List all available indexes with metadata.

Scans the backend storage and returns metadata for all existing indexes. The metadata includes index name, asset count, and storage size.

Returns:

Type Description

List of IsccIndex objects with name, assets, and size

create_index

create_index(index)

Create a new named index.

Initializes a new index with the specified name. The index starts empty with 0 assets. If the backend requires initialization (creating directories, database tables, etc.), this method handles it.

Parameters:

Name Type Description Default
index

IsccIndex with name (assets and size fields are ignored)

required

Returns:

Type Description

Created IsccIndex with initial metadata (assets=0, size=0)

Raises:

Type Description
ValueError

If name is invalid (doesn't match pattern ^[a-z][a-z0-9]*$)

FileExistsError

If index with this name already exists

get_index

get_index(name)

Get index metadata by name.

Retrieves current metadata for the specified index, including the number of assets and storage size. This is useful for monitoring index growth and health.

Parameters:

Name Type Description Default
name

Index name (must match pattern ^[a-z][a-z0-9]*$)

required

Returns:

Type Description

IsccIndex with current metadata

Raises:

Type Description
FileNotFoundError

If index doesn't exist

delete_index

delete_index(name)

Delete an index and all its data.

Permanently removes the index and all associated data. This operation cannot be undone. Implementations should clean up all resources (files, database tables, etc.).

Parameters:

Name Type Description Default
name

Index name

required

Raises:

Type Description
FileNotFoundError

If index doesn't exist

add_assets

add_assets(index_name, assets)

Add assets to index.

Adds multiple ISCC assets to the specified index. Each asset contains an ISCC-ID and ISCC-UNITs for similarity indexing. Assets with missing ISCC-IDs will have them auto-generated.

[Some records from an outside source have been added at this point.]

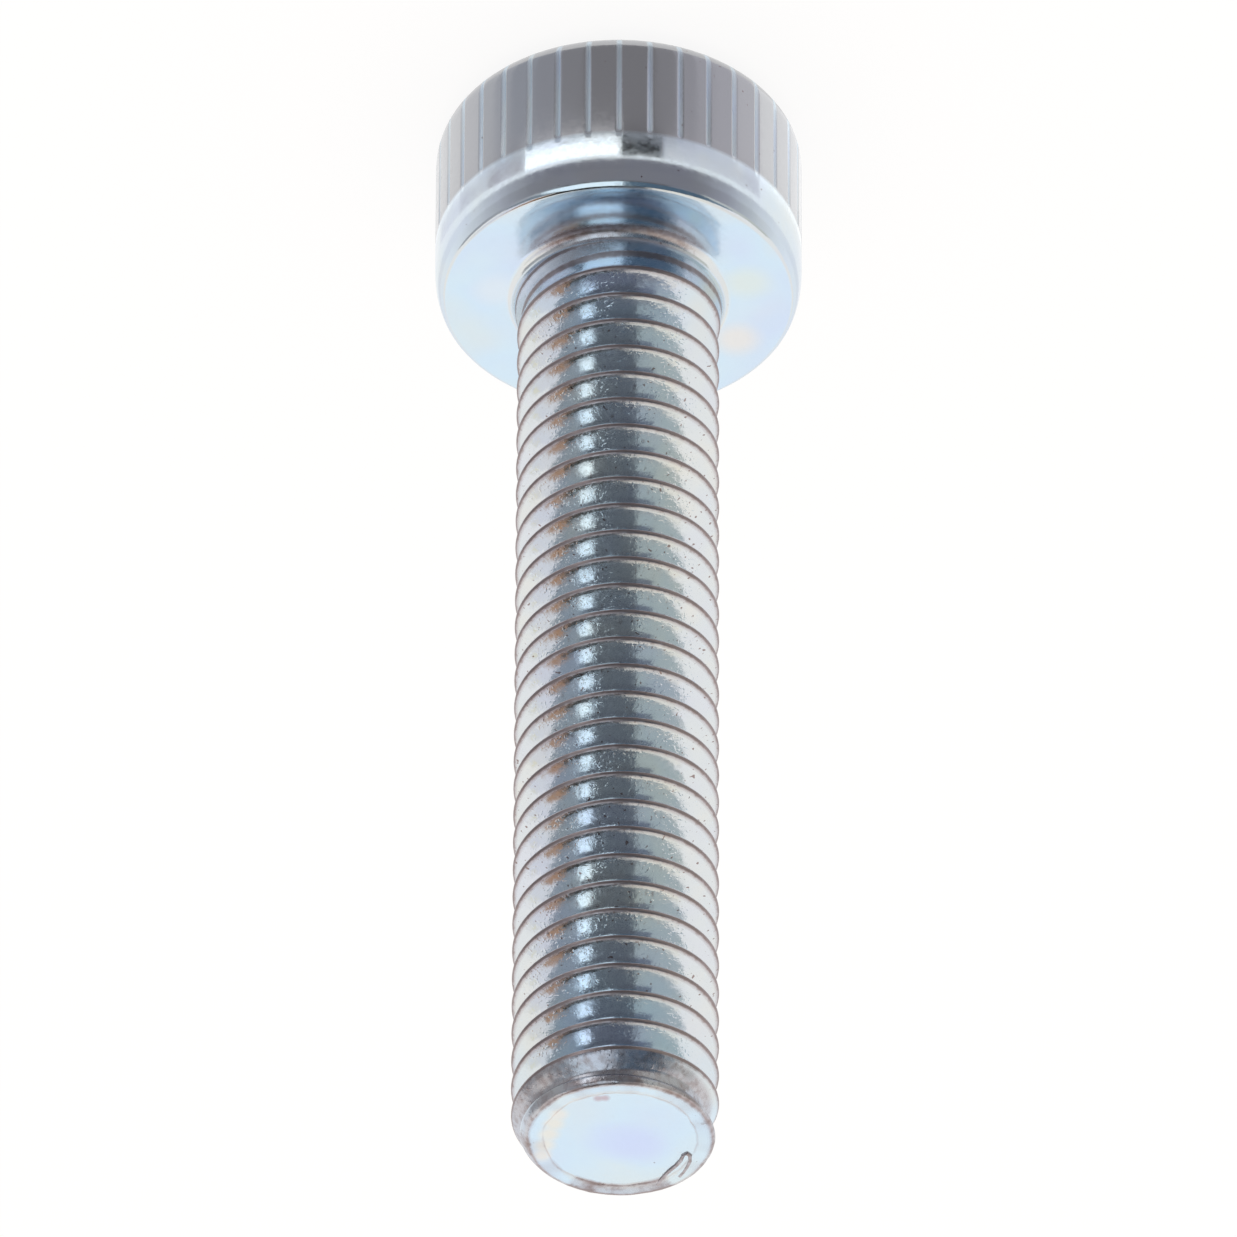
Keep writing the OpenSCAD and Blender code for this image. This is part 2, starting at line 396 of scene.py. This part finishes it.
def mark_blued(bm):
    """Marks the end face, the face under the head, and the thread next to both of them."""
    layer = bm.verts.layers.float.new(BLUED)
    for v in bm.verts:
        r, z = math.hypot(v.co.x, v.co.y), v.co.z
        near_tip = ease((z - 13) / 2)
        near_head = ease((2.5 - z) / 2) if z > 0.1 else 0.0
        on_end = z > TIP - 0.06 and r < TIP_R
        on_face = abs(z) < 0.01 and r < FACE_R + 0.01
        v[layer] = BLUED_MOST * (1.0 if on_end or on_face else max(near_tip, near_head))


def cap_screw():
    """The whole screw. The head is joined to the thread by the face under the head."""
    bm = bmesh.new()
    bm.verts.layers.float.new(GROOVED)
    rolled_thread(bm)
    tip(bm)
    sliver(bm)
    neck(bm)
    bm.from_mesh(head())
    bmesh.ops.triangle_fill(
        bm, use_beauty=True, use_dissolve=False, edges=open_ring(bm, 0.0), normal=(0, 0, 1),
    )
    bmesh.ops.remove_doubles(bm, verts=bm.verts[:], dist=0.0002)
    bmesh.ops.dissolve_degenerate(bm, edges=bm.edges[:], dist=0.0002)
    bmesh.ops.recalc_face_normals(bm, faces=bm.faces[:])
    mark_blued(bm)
    for face in bm.faces:
        face.smooth = True
    bmesh.ops.scale(bm, verts=bm.verts[:], vec=(MM, MM, MM))
    mesh = bpy.data.meshes.new("screw")
    bm.to_mesh(mesh)
    bm.free()
    mesh.set_sharp_from_angle(angle=math.radians(38))
    piece = bpy.data.objects.new("screw", mesh)
    bpy.context.scene.collection.objects.link(piece)
    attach(piece, "root")
    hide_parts("cap_screw")
    return piece


def colour(code):
    """An sRGB hex value as linear red, green, blue and alpha."""
    parts = [int(code[i:i + 2], 16) / 255 for i in (1, 3, 5)]
    return [c / 12.92 if c <= 0.04045 else ((c + 0.055) / 1.055) ** 2.4 for c in parts] + [1.0]


def add(tree, kind, sockets, **settings):
    """Adds a node with its settings. Each socket, by name or number, takes a value, or another node's output."""
    node = tree.nodes.new(kind)
    for name, value in settings.items():
        setattr(node, name, value)
    for name, value in sockets.items():
        if isinstance(value, bpy.types.Node):
            value = value.outputs[0]
        if isinstance(value, bpy.types.NodeSocket):
            tree.links.new(value, node.inputs[name])
        else:
            node.inputs[name].default_value = value
    return node


def mottle(place, size, detail, roughness=0.5):
    """Noise with marks about this many millimetres across."""
    return add(place.id_data, "ShaderNodeTexNoise", {
        "Vector": place, "Scale": 1 / (size * MM), "Detail": detail, "Roughness": roughness,
    })


def span(tree, value, low, high, to_low=0.0, to_high=1.0, **settings):
    """Maps the span between two values on to another, and holds still beyond its ends."""
    return add(tree, "ShaderNodeMapRange", {
        "Value": value, "From Min": low, "From Max": high, "To Min": to_low, "To Max": to_high,
    }, **settings)


def reckon(tree, operation, *values, **settings):
    return add(tree, "ShaderNodeMath", dict(enumerate(values)), operation=operation, **settings)


def over(tree, factor, under, top):
    """Lays one colour over another."""
    return add(tree, "ShaderNodeMix", {"Factor": factor, 6: under, 7: top}, data_type="RGBA").outputs[2]


def ramp(tree, value, stops):
    """Colours along a value, as (position, code)."""
    node = add(tree, "ShaderNodeValToRGB", {"Fac": value})
    elements = node.color_ramp.elements
    for element, (position, code) in zip(elements[:], (stops[0], stops[-1])):
        element.position = position
        element.color = colour(code)
    for position, code in stops[1:-1]:
        elements.new(position).color = colour(code)
    return node


# Stains on the end face and under the head: place in millimetres, reach, and colour
END_Z = 15.67
STAINS = (
    ((0.0, 0.0, END_Z), 0.6, "#d1dcf4"), ((0.35, -0.1, END_Z), 0.6, "#d0d9f4"),
    # a straw streak
    ((-0.8, 0.62, END_Z), 0.2, "#ebe5dc"), ((-0.87, 0.4, END_Z), 0.22, "#ece5d8"),
    ((-0.94, 0.15, END_Z), 0.22, "#ece5d8"), ((-1.0, -0.1, END_Z), 0.22, "#ece5d8"),
    ((-1.04, -0.33, END_Z), 0.2, "#ebe5dc"),
    # a brown mark at the rim
    ((-0.24, 1.0, END_Z), 0.1, "#c3adb3"), ((-0.14, 1.01, END_Z), 0.1, "#c3adb3"),
    # under the head
    ((1.75, -0.9, 0.0), 0.5, "#ebe4dc"), ((1.9, 0.4, 0.0), 0.5, "#dfe6e0"), ((-1.8, 0.2, 0.0), 0.5, "#dfe7ee"),
)


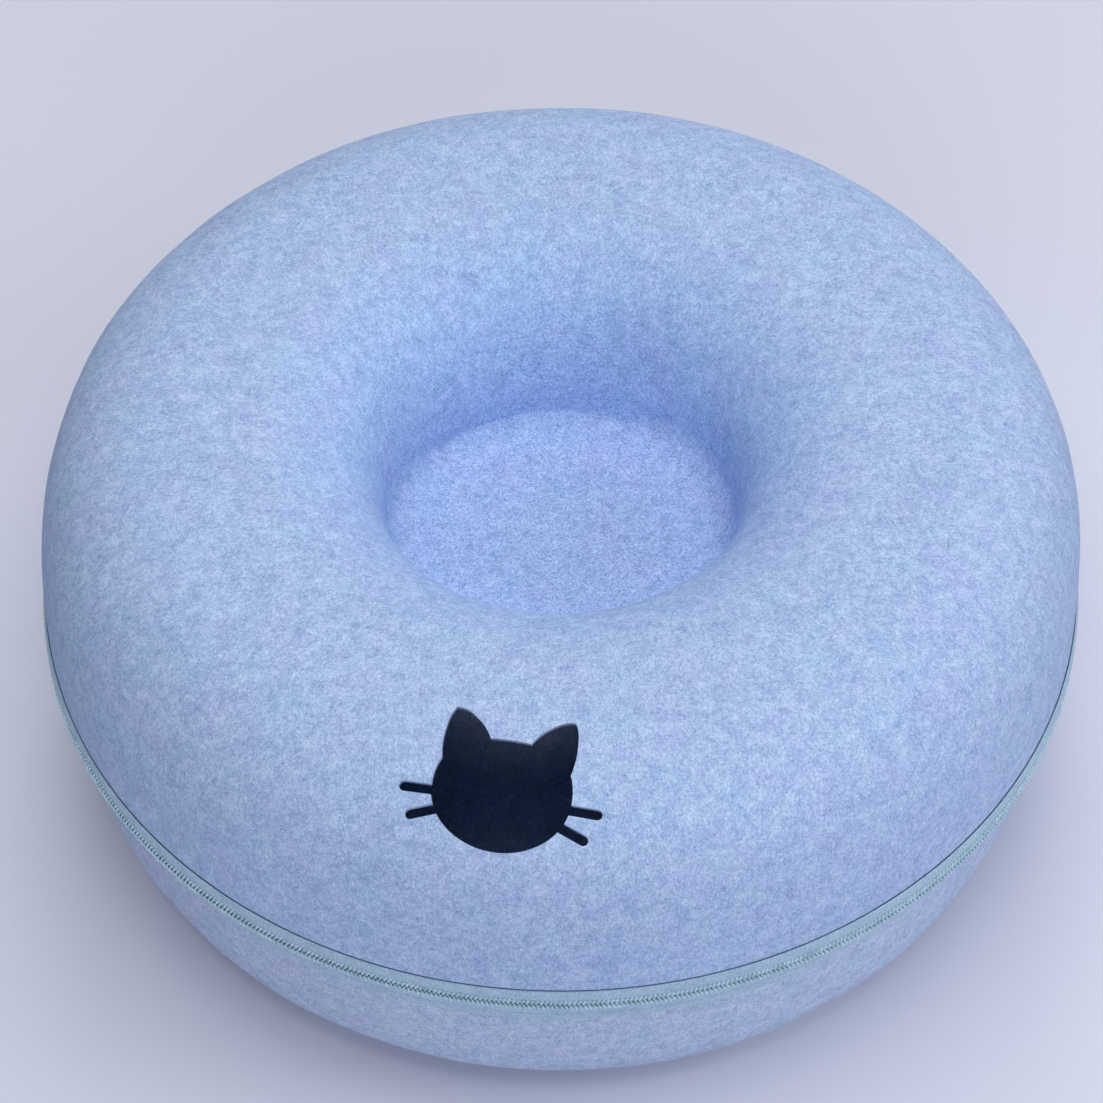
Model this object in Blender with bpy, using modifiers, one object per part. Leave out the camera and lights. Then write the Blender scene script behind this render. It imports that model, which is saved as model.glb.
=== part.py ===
# Donut cat tunnel: two moulded felt half shells, zipped together round the middle.
# Lengths are in metres and +Z is up. The origin is on the ring's axis at floor level,
# the peephole faces -Y and the entrance faces +Y.

import math

import bmesh
import bpy
from mathutils import Matrix, Vector

# Fits and cuts
fit_gap = 0.0003            # between pieces that touch
cut_overrun = 0.006         # how far a cutter stands past what it cuts
ring_steps = 72             # facets round the ring
curve_steps = 8             # facets in a quarter of a shell's section

# Felt shells
outer_radius = 0.250
tube_half_width = 0.086     # outer wall to the crest, level
felt_thickness = 0.004
upper_height = 0.105        # upper shell's edge to its crest
lower_height = 0.090        # floor to the lower shell's edge
zip_gap = 0.019             # between the two shells' edges
lower_taper = 0.008         # how far the lower shell's wall leans in on its way down
upper_squareness = 2.94     # power of the superellipse in the outer section
lower_squareness = 5.0
well_squareness = 2.8
foot_flat_depth = 0.0005    # pressed flat where the shell stands

# Dimple in the upper shell, and the recess under the lower one
dimple_floor_radius = 0.084
dimple_floor_rise = 0.0165  # dimple floor's top above the upper shell's edge
recess_roof_radius = 0.084

# Hook and loop patches between the two centres
patch_radius = 0.030
hook_thickness = 0.002
loop_thickness = 0.002
patch_edge_round = 0.0004

# Entrance
entrance_radius = 0.0725
entrance_facets = 36

# Peephole: a plain cat's head seen square on, with whisker slots
peephole_azimuth = math.radians(-6.7)   # from the front, towards -X
peephole_from_crest = 0.050             # level distance out from the crest
peephole_tilt = math.radians(-3.0)
peephole_cut_depth = 0.030
head_half_width = 0.031
head_half_height = 0.025
head_top_squareness = 2.5
head_chin_squareness = 2.0
head_facets = 40
ear_tip_x = 0.0265
ear_tip_y = 0.0375
ear_inner_x = 0.0085
ear_inner_y = 0.0235
ear_outer_x = 0.0284
ear_outer_y = 0.0120
ear_inner_bow = 0.0030
ear_outer_bow = 0.0019
ear_root_x = 0.0150
ear_root_y = 0.0040
ear_facets = 6
whisker_width = 0.0042
whisker_root_x = 0.022
upper_whisker_reach = 0.045
upper_whisker_y = -0.0024
upper_whisker_slope = 0.0
lower_whisker_reach = 0.0405
lower_whisker_y = -0.0085
lower_whisker_slope = math.radians(-19.0)
whisker_end_facets = 6

# Zip
tape_thickness = 0.0009
zip_below_edge = 0.012      # upper shell's edge down to the zip's middle
tape_half_width = 0.016     # zip's middle to a tape's sewn edge
tape_edge_offset = 0.0018   # tape's inner edge from the zip's middle
coil_edge_offset = 0.0007   # coil's inner side from the zip's middle
coil_width = 0.0030
coil_depth = 0.0024
coil_round = 0.0008
seam_thread = 0.0007
seam_from_edge = 0.0025     # seam from the tape's sewn edge
tape_end_arc = 0.004        # arc from the entrance to the tape's end
stop_arc = 0.0065           # to the middle of an end stop
slider_arc = 0.0170         # to the middle of the parked slider
coil_end_arc = 0.0255       # to the coil's end

# End stops
stop_length = 0.0025
stop_height = 0.0032
stop_wall = 0.0008

# Slider
slider_length = 0.013
slider_tail_half = 0.0050
slider_mouth_half = 0.0060
slider_corner = 0.0018
plate_thickness = 0.0011
flange_thickness = 0.0009
flange_length = 0.0085
running_clearance = 0.0006
web_thickness = 0.0008
web_length = 0.0055
slider_edge_round = 0.0002

# Crown and pull
crown_length = 0.0090
crown_clear_height = 0.0028
crown_width = 0.0024
crown_wall = 0.0010
pull_thickness = 0.0013
pull_bar = 0.0013
pull_width = 0.0070
pull_eye_width = 0.0034
pull_eye_length = 0.0056
pull_length = 0.030
pull_hole_length = 0.012
pull_hole_width = 0.0030
pull_round = 0.0018
pull_hole_round = 0.0010
pull_hole_from_end = 0.0030
corner_facets = 4

# Heights and radii that follow
lower_edge_z = lower_height
upper_edge_z = lower_edge_z + zip_gap
zip_z = upper_edge_z - zip_below_edge
crest_radius = outer_radius - tube_half_width
inner_radius = outer_radius - felt_thickness
dimple_floor_z = upper_edge_z + dimple_floor_rise
dimple_under_z = dimple_floor_z - felt_thickness
hook_top_z = dimple_under_z - fit_gap
loop_top_z = hook_top_z - hook_thickness - fit_gap
recess_top_z = loop_top_z - loop_thickness - fit_gap
tape_outer = inner_radius - fit_gap
tape_inner = tape_outer - tape_thickness
lower_radius = tape_inner - fit_gap
coil_inner = tape_outer + fit_gap
coil_outer = coil_inner + coil_depth
entrance_half_angle = math.asin(entrance_radius / outer_radius)


def emptyScene():
    for obj in list(bpy.data.objects):
        bpy.data.objects.remove(obj)


def makeCollection(name):
    collection = bpy.data.collections.new(name)
    bpy.context.scene.collection.children.link(collection)
    return collection


emptyScene()
parts = makeCollection("donut_cat_tunnel")
cutters = makeCollection("cutters")
peephole_cutters = makeCollection("peephole_cutters")


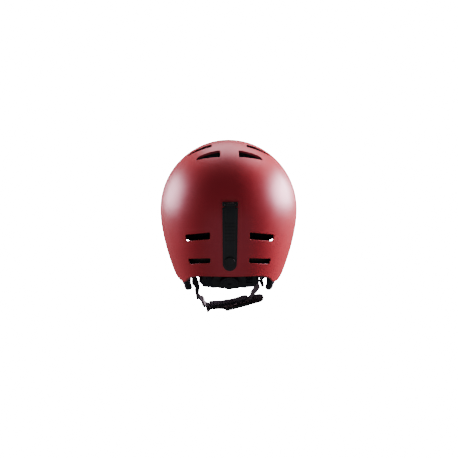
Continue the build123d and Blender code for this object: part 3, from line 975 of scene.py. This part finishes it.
@dataclass
class LoopFrame:
    """The plane that the chin strap hangs in, from its two pivots."""

    left: Vector = field(default_factory=lambda: Vector((-0.050, 0.010, -0.0325)))
    right: Vector = field(default_factory=lambda: Vector((0.053, 0.010, -0.0125)))
    down: Vector = field(default_factory=lambda: Vector((0.150, 0.623, -0.768)))

    @property
    def swing(self) -> Vector:
        """The line through both pivots."""
        return (self.right - self.left).normalized()

    @property
    def normal(self) -> Vector:
        """The direction across the strap's width."""
        return self.swing.cross(self.down).normalized()

    def at(self, along: float, below: float) -> Vector:
        """Returns the point at these distances in millimetres along the swing line and below it."""
        fall = self.normal.cross(self.swing)
        middle = (self.left + self.right) / 2.0
        return middle + (self.swing * along + fall * below) / MM_PER_M


@dataclass
class StrapSet:
    """All webbing: four legs, the two lower runs and the free end."""

    finishes: Finishes
    loop: LoopFrame = field(default_factory=LoopFrame)
    dome: Dome = field(default_factory=Dome)
    front_exit: Place = (0.082, 0.050, 0.062)
    front_anchor: Place = (0.0845, 0.052, 0.078)
    rear_exit: Place = (0.054, -0.061, -0.002)
    rear_anchor: Place = (0.058, -0.0635, 0.010)
    hub_radius: float = 0.0094
    twist: float = 22.0

    def leg(self, side: Side, end: str, leave_at: Place, hold_at: Place) -> None:
        """Makes one leg of the strap from its divider up into the foam.

        Args:
            side: which side of the head.
            end: front or rear.
            leave_at: where it passes the rim, for the right side.
            hold_at: where it is anchored, for the right side.
        """
        hub = self.loop.left if side is Side.LEFT else self.loop.right
        leave = Vector((leave_at[0] * side.value, leave_at[1], leave_at[2]))
        hold = Vector((hold_at[0] * side.value, hold_at[1], hold_at[2]))
        swing = self.loop.swing
        out = leave - hub
        radial = (out - swing * out.dot(swing)).normalized()
        start = hub + radial * self.hub_radius
        half_width, half_length = self.dome.half_width, self.dome.front
        bulge = Vector((leave.x / half_width ** 2, leave.y / half_length ** 2, 0.0)).normalized()
        run, rise = (leave - start).normalized(), (hold - leave).normalized()
        across = bulge.cross(run + rise).normalized()
        first = swing.cross(radial).normalized()
        if first.dot(across) < 0:
            first.negate()
        turned = Matrix.Rotation(math.radians(-self.twist * side.value), 3, run) @ across
        half = start.lerp(leave, 0.5)
        stations = [
            (start, first),
            (start.lerp(leave, 0.2), first.lerp(turned, 0.4)),
            (half, turned),
            (start.lerp(leave, 0.8), turned.lerp(across, 0.5)),
            (leave, across),
            (hold, across),
        ]
        made = Strap(f"webbing_leg_{end}_{side.word}", stations).build(self.finishes.webbing)
        mount(made, "helmet", (f"strap_leg_{end}_{side.word}",))

    def lower_runs(self) -> None:
        """Makes the left run with its free end, and the right run up to its divider."""
        loop, wide, webbing = self.loop, self.loop.normal, self.finishes.webbing
        left = [
            (-50.2, 5.5),
            (-46.5, 14.8),
            (-43.2, 23.2),
            (-41.8, 25.8),
            (-38.4, 29.6),
            (-33.0, 31.5),
            (-22.0, 33.7),
            (-14.0, 36.3),
            (-8.0, 36.0),
        ]
        stations = [(loop.at(*spot), wide) for spot in left]
        made = Strap("webbing_run_left", stations, steps=5).build(webbing)
        mount(made, "chin_strap", ("webbing_left",))
        right = [(27.9, 32.4), (30.2, 31.2), (31.6, 28.8), (33.0, 23.6), (39.6, 15.2), (47.6, 5.4)]
        stations = [(loop.at(*spot), wide) for spot in right]
        made = Strap("webbing_run_right", stations, steps=6).build(webbing)
        mount(made, "buckle_tongue", ("webbing_right",))
        twist = (loop.swing * 0.75 + wide * 0.66).normalized()
        tail = [
            (loop.at(-41.6, 26.6), wide),
            (loop.at(-42.2, 29.8), wide),
            (loop.at(-39.6, 34.4), wide.lerp(twist, 0.45)),
            (loop.at(-36.5, 39.5), twist),
        ]
        made = Strap("webbing_free_end", tail, width=0.014, steps=8).build(webbing)
        mount(made, "chin_strap", ("strap_tail",))

    def build(self) -> None:
        """Makes every strap."""
        for side in Side:
            self.leg(side, "front", self.front_exit, self.front_anchor)
            self.leg(side, "rear", self.rear_exit, self.rear_anchor)
        self.lower_runs()


@dataclass
class FitBands:
    """The two flexible bands that the racks pull on."""

    finishes: Finishes
    start: Vector = field(default_factory=lambda: Vector((0.0, -0.0689, -0.0058)))
    slope: float = 26.0
    width: float = 0.0116
    thick: float = 0.0012
    path: Sequence[tuple[float, float]] = (
        (41.3, -68.9),
        (41.9, -62.5),
        (46.0, -55.0),
        (51.3, -48.5),
        (57.0, -40.0),
        (65.0, -22.0),
        (69.8, -2.0),
        (71.6, 12.0),
        (71.9, 19.0),
    )

    def build(self) -> None:
        """Makes both bands; each bends between its rack and the helmet."""
        slope = math.radians(self.slope)
        wide = Vector((0.0, -math.sin(slope), math.cos(slope)))
        for side in Side:
            stations = []
            for x, y in self.path:
                rise = (y / MM_PER_M - self.start.y) * math.tan(slope)
                centre = Vector((side.value * x / MM_PER_M, y / MM_PER_M, self.start.z + rise))
                stations.append((centre, wide))
            band = Strap(f"fit_band_{side.word}", stations, self.width, self.thick, steps=6)
            made = band.build(self.finishes.plastic)
            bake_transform(made)
            mount(made, None, (f"band_{side.word}",))


def main() -> None:
    """Builds the scene."""
    logging.basicConfig(level=logging.INFO, format="%(message)s")
    Studio().build()
    finishes = Finishes()
    HardParts(finishes).build()
    Padding(finishes).build()
    StrapSet(finishes).build()
    FitBands(finishes).build()


if __name__ == "__main__":
    main()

Implementations should: - Store asset metadata for later retrieval - Index ISCC-UNITs by type for similarity search - Handle duplicates gracefully (update vs create) - Return status for each asset

Parameters:

Name Type Description Default
index_name

Target index name

required
assets

List of IsccEntry objects to add

required

Returns:

Type Description

List of IsccAddResult with status for each asset

Raises:

Type Description
FileNotFoundError

If index doesn't exist

ValueError

If assets contain invalid ISCC codes

get_asset

get_asset(index_name, iscc_id)

Get a specific asset by ISCC-ID.

Retrieves the full asset details for a given ISCC-ID from the specified index. This is useful for fetching complete asset metadata after performing a search, which returns only ISCC-IDs and scores.

Parameters:

Name Type Description Default
index_name

Target index name

required
iscc_id

ISCC-ID of the asset to retrieve

required

Returns:

Type Description

IsccEntry with all stored metadata

Raises:

Type Description
FileNotFoundError

If index doesn't exist or asset not found

ValueError

If ISCC-ID format is invalid

search_assets

search_assets(index_name, query, limit=100)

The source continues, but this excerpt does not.